** Stated exercise **
Your task is to print all of the data word for word.

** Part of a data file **
+ + + + +

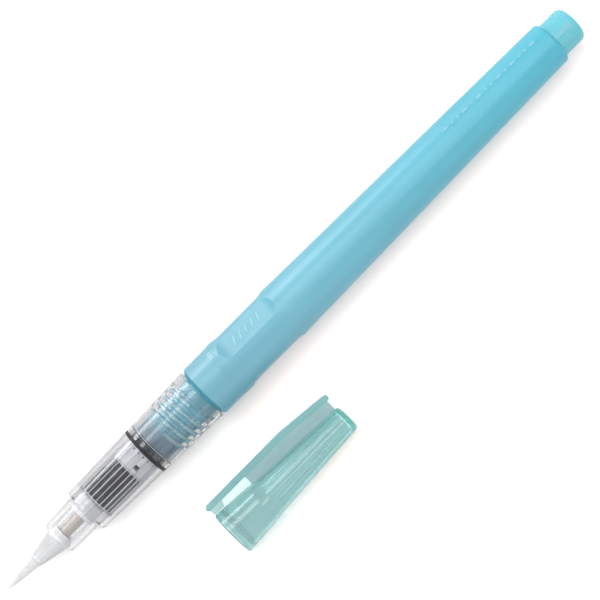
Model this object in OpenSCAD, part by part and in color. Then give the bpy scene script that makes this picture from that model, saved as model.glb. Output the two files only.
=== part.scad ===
// Brush pen with a squeezable ink barrel, a screw-on clear head and a clipped cap.
// The pen lies along X, brush tip towards -X, with its cap lying beside it on the -Y side.
// The origin is on the surface it lies on, under the middle of the whole set's box.
// Stations along the pen are distances from the brush tip, in millimetres.

/* [Whole pen] */
// Length from brush tip to tail
pen_len = 160.1; // [158:0.1:164]
// Radius of the grip, the widest part of the pen
grip_r = 6.15; // [6.1:0.01:6.3]
// Distance between the pen's axis and the cap's axis
cap_gap_y = 24.1; // [20:0.1:40]
// Station of the cap's mouth beside the pen
cap_mouth_s = 39.3; // [20:0.1:100]

/* [Brush] */
// Station where the fine tip meets the outer bristles
tuft_step_s = 8.2; // [7:0.1:9]
// Radius of the fine tip at that step
tip_r = 1.15; // [0.9:0.05:1.2]
// Radius of the outer bristles at the ferrule's mouth
tuft_r = 2.55; // [2.3:0.05:2.6]

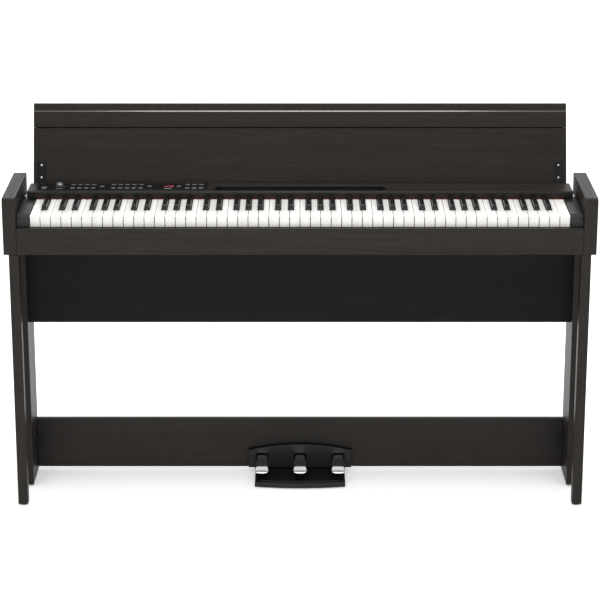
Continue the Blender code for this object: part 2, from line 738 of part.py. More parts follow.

+ + + + +

** Solution for this exercise **
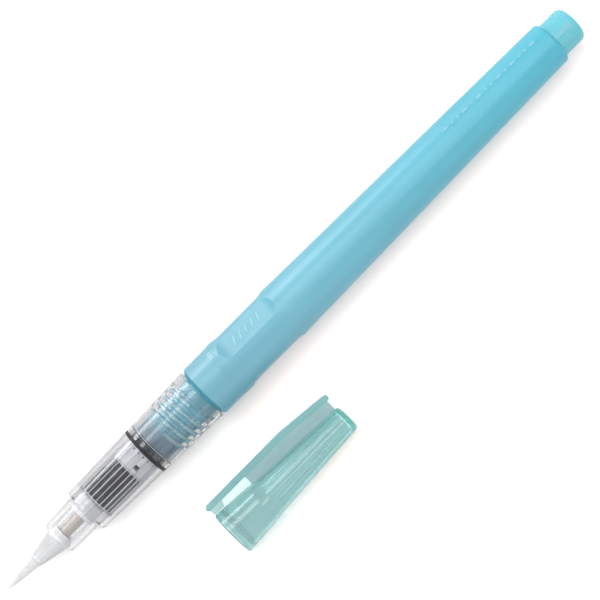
Model this object in OpenSCAD, part by part and in color. Then give the bpy scene script that makes this picture from that model, saved as model.glb. Output the two files only.
=== part.scad ===
// Brush pen with a squeezable ink barrel, a screw-on clear head and a clipped cap.
// The pen lies along X, brush tip towards -X, with its cap lying beside it on the -Y side.
// The origin is on the surface it lies on, under the middle of the whole set's box.
// Stations along the pen are distances from the brush tip, in millimetres.

/* [Whole pen] */
// Length from brush tip to tail
pen_len = 160.1; // [158:0.1:164]
// Radius of the grip, the widest part of the pen
grip_r = 6.15; // [6.1:0.01:6.3]
// Distance between the pen's axis and the cap's axis
cap_gap_y = 24.1; // [20:0.1:40]
// Station of the cap's mouth beside the pen
cap_mouth_s = 39.3; // [20:0.1:100]

/* [Brush] */
// Station where the fine tip meets the outer bristles
tuft_step_s = 8.2; // [7:0.1:9]
// Radius of the fine tip at that step
tip_r = 1.15; // [0.9:0.05:1.2]
// Radius of the outer bristles at the ferrule's mouth
tuft_r = 2.55; // [2.3:0.05:2.6]

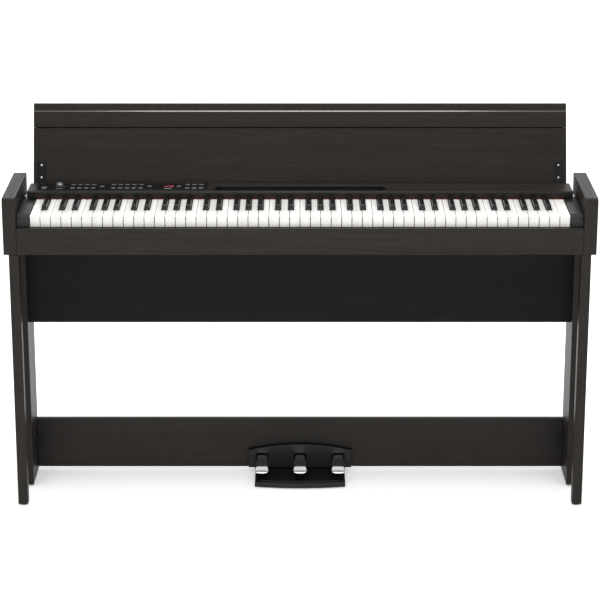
Continue the Blender code for this object: part 2, from line 738 of part.py. More parts follow.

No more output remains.